Set to remove old media directory before exporting it again to clean unused files

Open evandrocoan opened this issue 1 year ago • 1 comments

evandrocoan avatar Aug 02 '24 19:08 evandrocoan

Thanks very much for the contribution (as always!)!

Clearing out all unused media files is indeed what we should be doing!

I'll need to check whether there's any risk of undesired removal of files elsewhere due to undefined variables (I think not, but best to be sure) (maybe it's best to just remove all files in the media directory, rather than do (the equivalent of) rm -r media/, to limit the potential damage scope, just in case we modify something elsewhere?) and whether there's a performance slow down (almost certainly not, since we're simply copying everything anyway in the next step). (In a couple of days, since I won't have time in the immediate future.)

aplaice avatar Aug 02 '24 21:08 aplaice

Thanks again! Sorry for the delay!

Testing with a synthetic deck with 10000 randomly generated PNGs, it seems that, with your PR applied:

  1. for a fresh export, there's no performance regression
  2. for an export over an existing collection, there's a performance gain
  3. for snapshotting, there doesn't seem to be much of a difference because everything is dwarfed by the git/dulwich operations...

AFAICT there's currently no issue with the code from a "safety" issue — the deck_directory is ultimately set by the user (both for export and snapshotting), so it could be technically anything, but we'll be only affecting /media — however, I'm still uncomfortable, given the various famous rm -rf $ACCIDENTALLY_UNSET_VAR/* bugs. (I'm not quite sure what would trigger the issue in our case, and python doesn't have as huge footguns as bash, but it's not impossible that some otherwise innocuous change elsewhere could cause the value of the media_directory variable to be set to something undesirable, under some edge-cases.) I'll try to reduce the potential fallout in these cases, if I can do it without significant performance regressions!

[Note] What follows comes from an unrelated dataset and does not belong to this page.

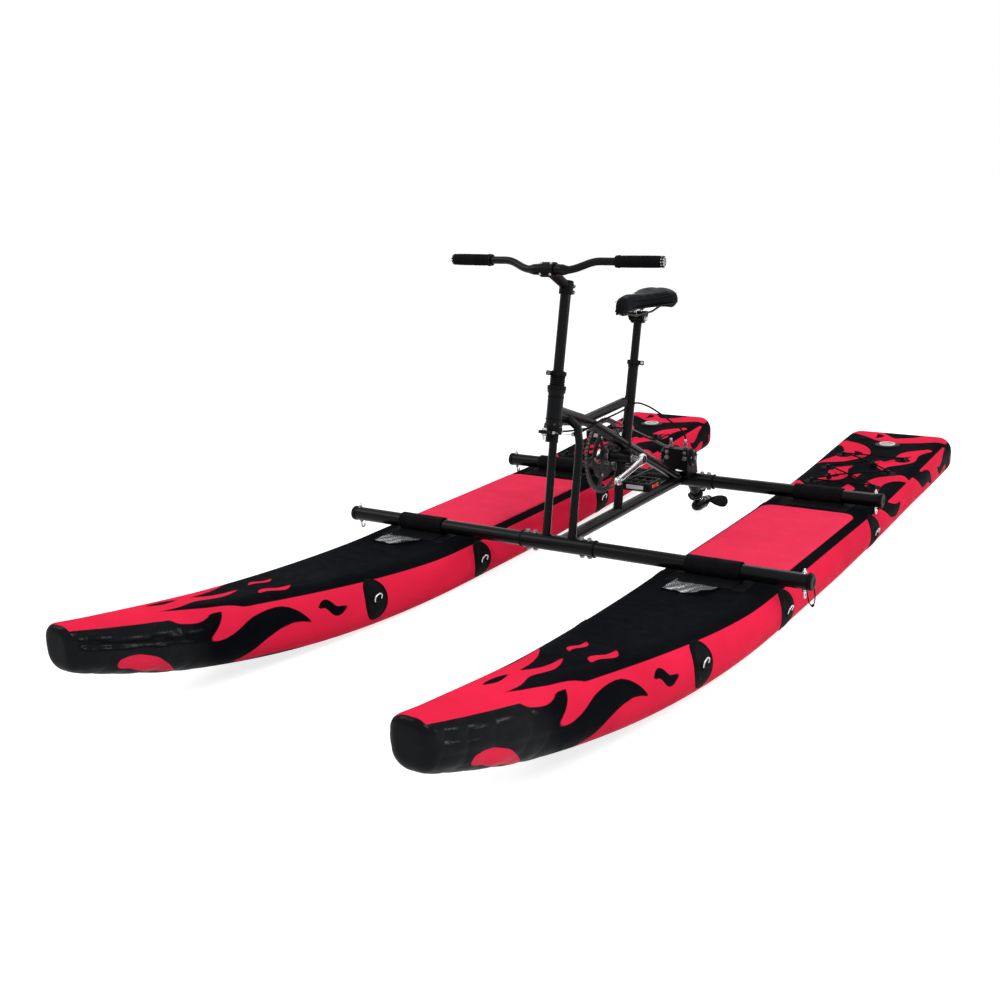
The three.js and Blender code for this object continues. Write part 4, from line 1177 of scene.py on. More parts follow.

aplaice avatar Sep 15 '24 10:09 aplaice

Thanks for looking into this. The next step is not deleting the complete media directory but selectively removing missing files and only copying new files. This optimization would be because my collection has several images and audio for each note, and always copying the media takes one minute with i/o operations.

evandrocoan avatar Sep 15 '24 15:09 evandrocoan

This optimization would be because my collection has several images and audio for each note, and always copying the media takes one minute with i/o operations.

Sounds pretty annoying! :(

The next step is not deleting the complete media directory but selectively removing missing files and only copying new files.

One (relatively rare but still important) concern is that existing files may have changed. Checking the mtime of each file is probably good enough, but there might be some edge cases where it isn't and so one might need to check the hashes (but this might still be faster than just blindly copying everything).

aplaice avatar Sep 15 '24 17:09 aplaice